Configuration and singularity analysis of a parallel hip joint simulator based on the forward kinematics

Abstract

The singularities of parallel manipulators are usually identified by geometrical methods or by the kinematic principles based on the pose parameters. The methods have limitations in applications that involve singularity avoidance, such as motion planning from input parameters. To identify a singularity from an input parameter point of view, which would make the singularity avoidance strategy more direct and more effective in practical applications, this paper focuses on the relationship between the singularities, the configuration spaces and the input parameters with a 3SPS+1PS parallel hip joint simulator selected to implement this approach.
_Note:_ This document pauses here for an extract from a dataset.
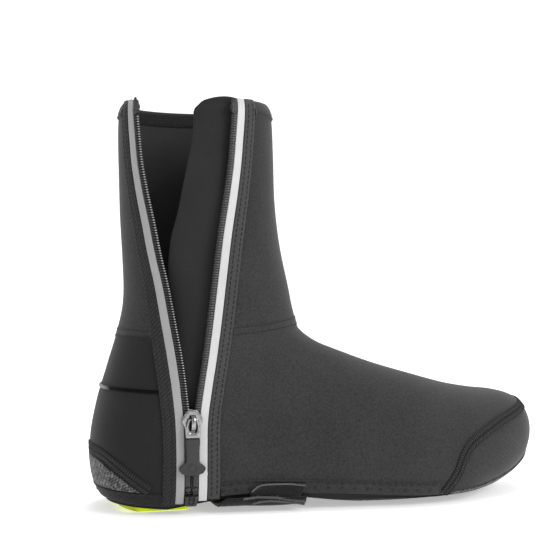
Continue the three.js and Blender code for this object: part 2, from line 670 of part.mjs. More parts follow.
const pivot = sliderSeat.point.clone().addScaledVector(upZip, pivotAbove)
  .addScaledVector(outward, plateTop + (bridgeProud - bridgePly) / 2);
const tabEnd = lateralAt(midLine(sliderRise - linkLength - tabLength), sliderRise - linkLength - tabLength);
const pullUp = pivot.clone()
  .sub(tabEnd.point.clone().addScaledVector(tabEnd.normal, restHeight)).normalize();
const pullOut = across.clone().cross(pullUp).normalize();
const pullAcross = pullUp.clone().cross(pullOut);
const onPull = (points, low, high) => localPrism(points, low, high, pullAcross, pullUp, pullOut, pivot);
const [halfLink, halfHole] = [linkWidth / 2, linkWidth / 2 - linkSide];
const link = onPull(rectangle(-halfLink, halfLink, -linkLength, linkSide / 2), -linkPly / 2, linkPly / 2)
  .subtract(onPull(rectangle(-halfHole, halfHole, -linkHole, -linkSide / 2), -linkPly, linkPly));
const tabTop = -linkLength - gap;
const tabFoot = tabTop - tabLength;
const [halfTab, halfWaist, halfEars] = [tabWidth / 2, tabWaist / 2, earSpan / 2];
const tab = onPull([
  [-halfWaist * 0.7, tabFoot], [halfWaist * 0.7, tabFoot], [halfEars * 0.8, tabFoot + earHeight * 0.14],
  [halfEars, tabFoot + earHeight * 0.5], [halfEars * 0.72, tabFoot + earHeight * 0.86],
  [halfWaist, tabFoot + earHeight], [halfTab, tabTop], [-halfTab, tabTop],
  [-halfWaist, tabFoot + earHeight], [-halfEars * 0.72, tabFoot + earHeight * 0.86],
  [-halfEars, tabFoot + earHeight * 0.5], [-halfEars * 0.8, tabFoot + earHeight * 0.14],
], -tabBack, tabFront);

// Colours and the finished group
const paint = (colour, roughness, metalness = 0) =>
  new THREE.MeshStandardMaterial({ color: colour, roughness, metalness });
const group = new THREE.Group();
group.name = "overshoe";
const pieces = [
  ["upper", upper, () => paint(0x2b2c2e, 0.9)],
  ["outsole", sole, () => paint(0x1b1b1c, 0.8)],
  ["heel_pad", pad, () => paint(0xc8d80a, 0.6)],
  ["ankle_seam", ankleBand, () => paint(0x19191a, 0.9)],
  ["toe_seam", toeBand, () => paint(0x19191a, 0.9)],
  ["heel_seam", heelBand, () => paint(0x19191a, 0.9)],
  ["heel_piping", piping, () => paint(0xb8babd, 0.45)],
  ["heel_patch", heelPatch, () => paint(0x4a4b4d, 0.9)],
  ["toe_patch", toeUnder, () => paint(0x4a4b4d, 0.9)],
  ["tape_rear", tape(rearZone), () => paint(0x1d1d1e, 0.9)],
  ["tape_front", tape(frontZone), () => paint(0x1d1d1e, 0.9)],
  ["teeth_rear", teethRow(rearZone), () => paint(0x2a2a2b, 0.55)],
  ["teeth_front", teethRow(frontZone), () => paint(0x2a2a2b, 0.55)],
  ["reflective_rear", strip(rearZone), () => paint(0xb4b6b9, 0.45)],
  ["reflective_front", strip(frontZone), () => paint(0xd0d2d4, 0.45)],
  ["binding_rear", binding(rearZone), () => paint(0x1c1c1d, 0.9)],
  ["binding_front", binding(frontZone), () => paint(0x1c1c1d, 0.9)],
  ["zip_box", garage, () => paint(0x242425, 0.55)],
  ["storm_flap", flap, () => paint(0x222324, 0.95)],
  ["zip_slider", slider, () => paint(0xb9bbbd, 0.3, 1)],
  ["pull_link", link, () => paint(0xb9bbbd, 0.3, 1)],
  ["pull_tab", tab, () => paint(0x343537, 0.7)],
  ["strap_loop", loop, () => paint(0x161617, 0.9)],
  ["strap_hook", hook, () => paint(0x1b1b1c, 0.9)],
];
for (const [name, solid, material] of pieces) {
  const mesh = new THREE.Mesh(geometryFrom(solid), material());
  mesh.name = name;
  mesh.geometry.translate(-length / 2, 0, 0);
  group.add(mesh);
}

export default group;
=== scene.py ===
import math

import bpy
import numpy as np
from mathutils import Matrix, Vector


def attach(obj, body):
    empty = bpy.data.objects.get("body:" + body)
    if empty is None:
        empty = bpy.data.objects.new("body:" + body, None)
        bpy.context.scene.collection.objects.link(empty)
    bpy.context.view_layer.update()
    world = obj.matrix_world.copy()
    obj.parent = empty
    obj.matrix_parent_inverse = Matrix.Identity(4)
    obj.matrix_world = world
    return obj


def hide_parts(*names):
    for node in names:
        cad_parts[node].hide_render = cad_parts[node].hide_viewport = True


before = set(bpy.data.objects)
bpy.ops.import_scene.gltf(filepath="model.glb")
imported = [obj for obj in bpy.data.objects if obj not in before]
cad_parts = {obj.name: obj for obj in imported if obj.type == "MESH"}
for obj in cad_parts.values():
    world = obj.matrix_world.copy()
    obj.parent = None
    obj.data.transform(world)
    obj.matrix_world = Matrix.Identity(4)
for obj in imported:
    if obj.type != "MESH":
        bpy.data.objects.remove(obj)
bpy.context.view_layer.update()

# Sizes of the overshoe, in metres
LENGTH = 0.294
HEIGHT = 0.246
BALL_WIDTH = 0.106
SHAFT_WIDTH = 0.084
WALL = 0.003
GAP = 0.0003
ARCH_LIFT = 0.0115
COLLAR_HEM = 0.0095
LOWER_HEM = 0.0075
SEAM_WIDTH = 0.0065
MM = 0.001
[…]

A univariate-form polynomial equation of the forward kinematics is obtained with the aid of the Sylvester dialytic method of elimination, therefore proving that the manipulator has at most eight configurations for a single input. The configurations are then divided into two types of spaces according to their distributions. It is discovered that in practice, we only need concern ourselves with the basic configuration spaces, where the singular loci degenerate into a single surface. Finally, the singular condition is proved to be equivalent to that when the univariate-form input–output equation has a repeated root in the real number field. Therefore, the singular condition equation of the input parameters and the singular loci of the input parameters in the basic configuration spaces are obtained. This study provides new insight into the singularity avoidance of a parallel manipulator, especially for the singularity-free design in the motion planning from input parameters.